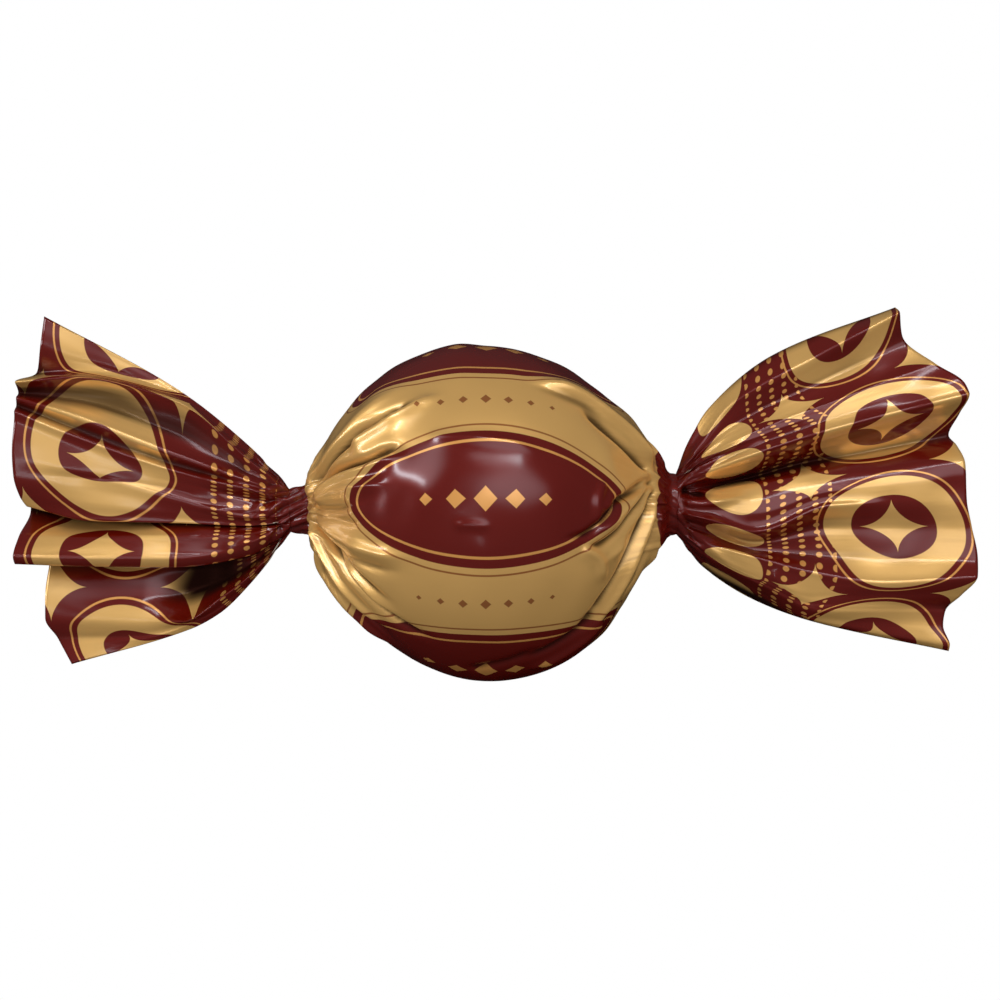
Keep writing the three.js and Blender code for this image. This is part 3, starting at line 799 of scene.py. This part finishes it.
# Each rib: where it leaves the neck, in degrees from the printed face towards the top; how high a sharp
# crease stands along it, and the shares of the tail between which it does; then its way as x, y and
# height over the neck.
LEFT_RIBS = [
    (90, 0, 0, 1, [(-26, 7.3, 0.3), (-33.8, 13.5, 0), (-48.8, 21.7, -1.0)]),
    (83, 0, 0, 1, [(-26, 6.8, 0.9), (-33.8, 13.1, 0.3), (-49.2, 18.4, -0.5)]),
    (76, 0, 0, 1, [(-26, 6.3, 1.2), (-34, 12.7, 0.7), (-45.3, 15.6, -0.7), (-49.8, 15.5, -1.9)]),
    (70, 0.5, 0.1, 1, [(-26, 5.9, 1.7), (-34, 12.2, 1.4), (-45.3, 14.8, 1.2), (-51.4, 14.3, 2.3)]),
    (62, 0, 0, 1, [(-26, 4.9, 1.9), (-34.5, 9.5, 1.3), (-45.3, 12.7, 0.8), (-51.4, 13.2, 0.6)]),
    (50, 0.7, 0.1, 1, [(-26, 3.6, 2.3), (-34.5, 6.6, 2.4), (-45.3, 10.8, 2.5), (-51.3, 12.6, 1.9)]),
    (42, 0, 0, 1, [(-26, 3.1, 2.0), (-34.5, 5.7, 2.0), (-45.3, 9.7, 2.0), (-51.4, 11.9, 1.5)]),
    (34, 0.6, 0.2, 1, [(-26, 2.6, 2.3), (-34.5, 4.8, 2.3), (-45.3, 8.6, 2.5), (-51.4, 11.1, 2.6)]),
    (14, 0, 0, 1, [(-26, 1.3, 2.3), (-34.5, 2.8, 2.3), (-45.3, 4.9, 2.8), (-51.7, 6.5, 3.0)]),
    (-4, 0.22, 0.1, 0.7, [(-26, -0.3, 2.4), (-32.2, 1.2, 2.3), (-41.2, 3.5, 2.4), (-51.6, 4.2, 2.7)]),
    (-20, 0, 0, 1, [(-26, -0.8, 2.1), (-32.5, -0.3, 1.9), (-43, 0.5, 1.7), (-51.0, 1.7, 1.4)]),
    (-32, 0.2, 0, 1, [(-26, -1.4, 1.9), (-33.8, -1.1, 1.7), (-43.2, -0.9, 1.4), (-50.4, 0.7, 0.6)]),
    (-36, 0, 0, 1, [(-26, -1.1, 0.0), (-33.8, -0.8, -1.2), (-43.2, -0.5, -2.1), (-50.6, 0.9, -2.8)]),
    (-40, 0.2, 0.2, 0.6, [(-26, -1.6, 1.4), (-33.8, -1.5, 1.0), (-43.2, -1.5, -0.2), (-50.5, -0.1, -1.7)]),
    (-48, 0, 0, 1, [(-26, -2.6, 1.6), (-34, -3.0, 1.5), (-44, -2.9, 1.3), (-51.2, -2.6, 1.4)]),
    (-56, 0.22, 0.3, 1, [(-26, -3.8, 1.5), (-34, -4.9, 2.2), (-44, -4.85, 2.4), (-51.6, -4.7, 2.7)]),
    (-62, 0, 0, 1, [(-26, -4.7, 0.9), (-34, -5.95, 1.5), (-44, -5.85, 1.7), (-51.5, -5.6, 1.9)]),
    (-64, 0, 0, 1, [(-26, -4.3, 0.2), (-34, -5.4, -0.2), (-44, -5.1, -0.6), (-49.9, -4.9, -0.4)]),
    (-67, 0, 0, 1, [(-26, -4.8, -1.4), (-30, -5.6, -2.9), (-36, -6.0, -1.9), (-48.4, -5.7, -1.9)]),
    (-73, 0, 0, 1, [(-26, -5.6, -1.7), (-30.5, -7.9, -2.8), (-38, -9.2, -1.0), (-48.7, -8.9, -1.1)]),
    (-80, 0.4, 0.05, 0.5, [(-26, -6.9, 0.1), (-29.1, -9.3, 0.5), (-33.3, -11.9, 0.2), (-48.7, -11.6, -0.8)]),
    (-86, 0, 0, 1, [(-26, -7.5, -0.1), (-31, -11.4, -0.3), (-38.6, -13.7, -1.0), (-47.4, -13.9, -1.9)]),
    (-90, 0, 0, 1, [(-26, -7.8, -0.5), (-29.3, -11.0, -0.6), (-32.6, -12.8, -0.8), (-45.8, -16.7, -1.2)]),
]
RIGHT_RIBS = [
    (90, 0, 0, 1, [(21.9, 7.2, 0.3), (24.4, 11.5, 0), (31.7, 17.5, -0.4), (45.1, 22.7, -1.0)]),
    (76, 0.3, 0.2, 1, [(23.5, 7.9, 1.4), (26.8, 11.9, 1.4), (35.6, 16.9, 1.2), (45.3, 22.0, 1.0)]),
    (66, 0, 0, 1, [(23.5, 6.7, 2.0), (26.8, 10.0, 1.5), (37.4, 15.3, 0.5), (45.8, 19.4, 0.0)]),
    (57, 0.25, 0.2, 1, [(23.5, 5.9, 2.6), (27.9, 8.3, 2.1), (39.2, 12.7, 1.3), (49.0, 16.5, 1.1)]),
    (48, 0, 0, 1, [(23.5, 5.2, 2.8), (28, 6.9, 2.4), (38.5, 10.6, 2.0), (52.2, 14.2, 2.6)]),
    (40, 0.4, 0.1, 1, [(23.8, 4.5, 2.9), (29.9, 6.7, 2.6), (36.1, 8.7, 2.3), (52.65, 13.0, 2.7)]),
    (33, 0, 0, 1, [(23.8, 3.6, 2.2), (29.4, 5.0, 0.9), (36.1, 7.0, 0.5), (52.0, 10.9, 0.3)]),
    (28, 0, 0, 1, [(23.8, 2.8, 0.7), (28.8, 3.8, -1.9), (35, 5.5, -1.9), (40, 6.4, -1.3), (51.1, 8.6, -1.6)]),
    (20, 0.15, 0.3, 0.9, [
        (24, 2.4, 2), (29, 3.2, 1.2), (36.5, 4.6, 0.4), (45.2, 6.6, -0.3), (51.8, 7.5, -0.6),
    ]),
    (6, 0, 0, 1, [(24, 1.4, 3.1), (29, 1.0, 2.4), (36.5, 2.9, 1.4), (52.5, 5.4, 1.0)]),
    (-18, 0.35, 0, 0.65, [(24, -0.6, 3.3), (29.3, -2.0, 2.7), (37.8, 0.8, 1.6), (52.65, 1.4, 1.3)]),
    (-30, 0, 0, 1, [(24, -1.5, 2.2), (29.5, -3.1, 1.1), (37.5, -1.5, 0.4), (53.2, -1.4, 1.1)]),
    (-42, 0, 0, 1, [(24, -2.5, 1.7), (30, -4.1, 0.6), (37, -4.3, 0.3), (53.8, -5.0, 1.5)]),
    (-53, 0.3, 0.2, 1, [
        (24, -3.3, 1.7), (30, -5, 1.3), (36.1, -6.6, 1.4), (43.5, -7.6, 1.6), (53.6, -7, 2.3),
    ]),
    (-63, 0, 0, 1, [(24, -4.3, 1.3), (30, -7.2, 1.2), (36, -9.2, 1.2), (52.1, -9.0, 1.1)]),
    (-72, 0.15, 0.5, 1, [(24, -4.6, 0.9), (30, -7.8, 0.9), (37, -10.7, 0.8), (50.5, -10.9, -0.3)]),
    (-80, 0, 0, 1, [(24, -5.1, -0.3), (30, -8.5, -0.6), (36, -11.4, 0.0), (50.3, -12.4, -0.4)]),
    (-86, 0, 0, 1, [(24, -5.5, -1.6), (30, -9.2, -2.1), (36, -11.9, -0.8), (51.0, -14.5, -0.2)]),
    (-90, 0, 0, 1, [(24, -6.0, -2.8), (30, -9.8, -3.4), (36, -12.0, -1.9), (51.0, -15.25, -1.0)]),
]

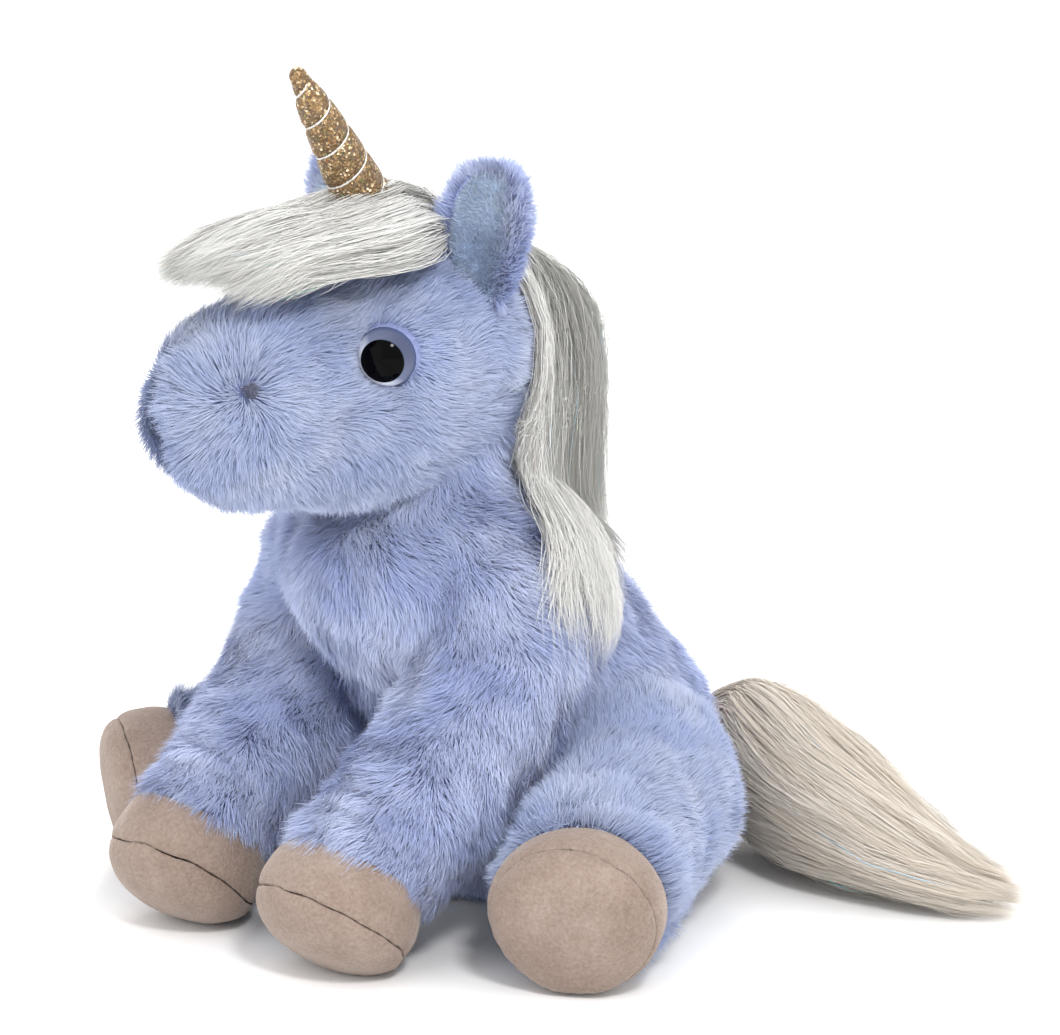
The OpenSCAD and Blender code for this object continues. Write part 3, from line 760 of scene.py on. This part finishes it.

....................

_Requirements_. Locate all lines that include the word "finishes" and copy them out.

_Answer to the problem_.
Keep writing the three.js and Blender code for this image. This is part 3, starting at line 799 of scene.py. This part finishes it.
The OpenSCAD and Blender code for this object continues. Write part 3, from line 760 of scene.py on. This part finishes it.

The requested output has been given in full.